→ What is required:
Restate verbatim the lines between the one holding "Model this object in three.js, one" and the one holding "const smallSides = 12;", both included, and no others.

--- Records provided ---

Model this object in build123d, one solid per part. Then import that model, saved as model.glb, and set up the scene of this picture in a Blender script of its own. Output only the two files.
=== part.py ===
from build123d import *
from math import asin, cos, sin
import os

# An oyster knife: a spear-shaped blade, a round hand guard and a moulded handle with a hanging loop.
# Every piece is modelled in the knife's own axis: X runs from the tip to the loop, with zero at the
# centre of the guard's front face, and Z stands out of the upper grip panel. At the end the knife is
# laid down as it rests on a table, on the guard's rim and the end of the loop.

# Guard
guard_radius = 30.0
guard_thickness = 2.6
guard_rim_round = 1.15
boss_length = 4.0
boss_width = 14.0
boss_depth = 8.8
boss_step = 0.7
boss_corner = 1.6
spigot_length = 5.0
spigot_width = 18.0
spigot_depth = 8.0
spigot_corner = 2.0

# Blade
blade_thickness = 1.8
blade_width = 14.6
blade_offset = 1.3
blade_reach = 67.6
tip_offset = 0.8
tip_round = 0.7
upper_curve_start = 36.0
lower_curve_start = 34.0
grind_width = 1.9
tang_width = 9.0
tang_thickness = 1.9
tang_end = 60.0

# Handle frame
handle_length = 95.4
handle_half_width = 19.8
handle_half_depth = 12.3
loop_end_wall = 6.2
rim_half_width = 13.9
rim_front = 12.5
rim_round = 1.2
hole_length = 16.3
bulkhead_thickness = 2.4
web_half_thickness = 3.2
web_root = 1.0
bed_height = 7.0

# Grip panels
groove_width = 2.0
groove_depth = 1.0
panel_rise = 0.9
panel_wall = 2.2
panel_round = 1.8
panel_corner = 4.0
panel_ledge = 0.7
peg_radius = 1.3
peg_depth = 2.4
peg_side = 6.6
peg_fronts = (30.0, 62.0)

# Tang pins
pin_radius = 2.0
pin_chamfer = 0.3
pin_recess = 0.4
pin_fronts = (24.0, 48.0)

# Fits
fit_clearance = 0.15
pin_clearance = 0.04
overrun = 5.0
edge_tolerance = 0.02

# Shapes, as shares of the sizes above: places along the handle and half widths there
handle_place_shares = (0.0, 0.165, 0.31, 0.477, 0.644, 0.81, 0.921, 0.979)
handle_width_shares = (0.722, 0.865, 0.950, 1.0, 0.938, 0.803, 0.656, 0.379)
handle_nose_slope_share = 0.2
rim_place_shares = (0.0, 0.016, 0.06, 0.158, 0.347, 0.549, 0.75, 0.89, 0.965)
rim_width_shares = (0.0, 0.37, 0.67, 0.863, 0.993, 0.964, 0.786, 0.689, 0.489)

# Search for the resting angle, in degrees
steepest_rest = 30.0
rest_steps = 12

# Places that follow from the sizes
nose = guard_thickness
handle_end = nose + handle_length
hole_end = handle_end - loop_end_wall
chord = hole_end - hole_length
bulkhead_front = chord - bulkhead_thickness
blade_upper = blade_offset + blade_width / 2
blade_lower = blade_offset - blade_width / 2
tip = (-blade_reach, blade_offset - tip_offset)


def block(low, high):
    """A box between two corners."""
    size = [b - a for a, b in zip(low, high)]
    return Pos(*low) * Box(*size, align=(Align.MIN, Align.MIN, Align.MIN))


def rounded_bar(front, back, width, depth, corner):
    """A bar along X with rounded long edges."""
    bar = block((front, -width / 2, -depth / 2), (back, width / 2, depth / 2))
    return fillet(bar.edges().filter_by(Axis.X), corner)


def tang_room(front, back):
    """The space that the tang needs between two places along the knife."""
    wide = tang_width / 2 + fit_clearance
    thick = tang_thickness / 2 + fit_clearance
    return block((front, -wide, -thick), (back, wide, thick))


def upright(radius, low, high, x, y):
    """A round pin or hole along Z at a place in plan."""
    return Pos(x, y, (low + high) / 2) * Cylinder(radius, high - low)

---
--- Records provided ---

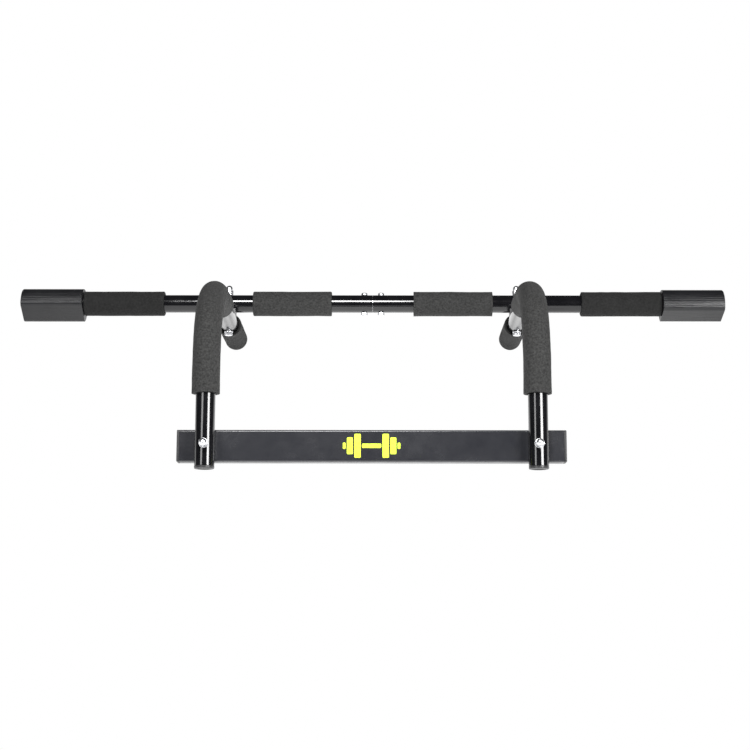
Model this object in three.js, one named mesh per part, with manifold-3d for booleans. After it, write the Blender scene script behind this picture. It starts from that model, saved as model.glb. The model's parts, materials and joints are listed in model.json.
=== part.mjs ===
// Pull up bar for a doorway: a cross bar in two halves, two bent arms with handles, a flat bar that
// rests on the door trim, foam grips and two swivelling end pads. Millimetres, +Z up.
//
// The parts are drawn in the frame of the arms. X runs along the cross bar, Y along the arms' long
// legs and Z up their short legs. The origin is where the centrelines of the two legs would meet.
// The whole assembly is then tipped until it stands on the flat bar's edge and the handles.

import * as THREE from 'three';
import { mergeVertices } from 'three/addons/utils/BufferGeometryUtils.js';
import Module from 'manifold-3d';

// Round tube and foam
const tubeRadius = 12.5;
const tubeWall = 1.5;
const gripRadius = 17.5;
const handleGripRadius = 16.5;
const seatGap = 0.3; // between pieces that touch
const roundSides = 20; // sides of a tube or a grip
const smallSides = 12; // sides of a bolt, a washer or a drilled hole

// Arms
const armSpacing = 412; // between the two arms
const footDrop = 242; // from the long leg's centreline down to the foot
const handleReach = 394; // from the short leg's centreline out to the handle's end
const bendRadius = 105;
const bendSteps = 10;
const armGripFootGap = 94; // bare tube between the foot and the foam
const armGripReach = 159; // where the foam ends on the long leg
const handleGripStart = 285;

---
--- Records provided ---

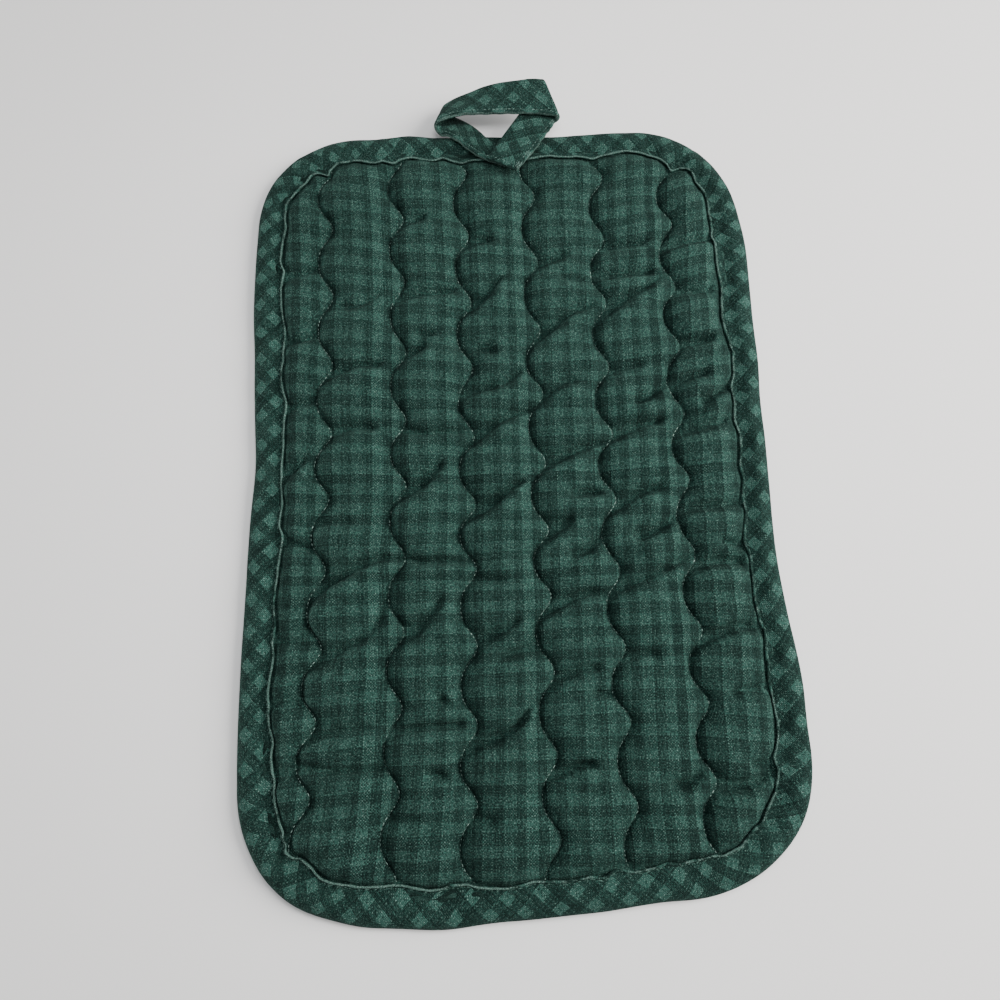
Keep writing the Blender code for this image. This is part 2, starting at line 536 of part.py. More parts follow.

---

→ Answer to the exercise:
Model this object in three.js, one named mesh per part, with manifold-3d for booleans. After it, write the Blender scene script behind this picture. It starts from that model, saved as model.glb. The model's parts, materials and joints are listed in model.json.
=== part.mjs ===
// Pull up bar for a doorway: a cross bar in two halves, two bent arms with handles, a flat bar that
// rests on the door trim, foam grips and two swivelling end pads. Millimetres, +Z up.
//
// The parts are drawn in the frame of the arms. X runs along the cross bar, Y along the arms' long
// legs and Z up their short legs. The origin is where the centrelines of the two legs would meet.
// The whole assembly is then tipped until it stands on the flat bar's edge and the handles.

import * as THREE from 'three';
import { mergeVertices } from 'three/addons/utils/BufferGeometryUtils.js';
import Module from 'manifold-3d';

// Round tube and foam
const tubeRadius = 12.5;
const tubeWall = 1.5;
const gripRadius = 17.5;
const handleGripRadius = 16.5;
const seatGap = 0.3; // between pieces that touch
const roundSides = 20; // sides of a tube or a grip
const smallSides = 12; // sides of a bolt, a washer or a drilled hole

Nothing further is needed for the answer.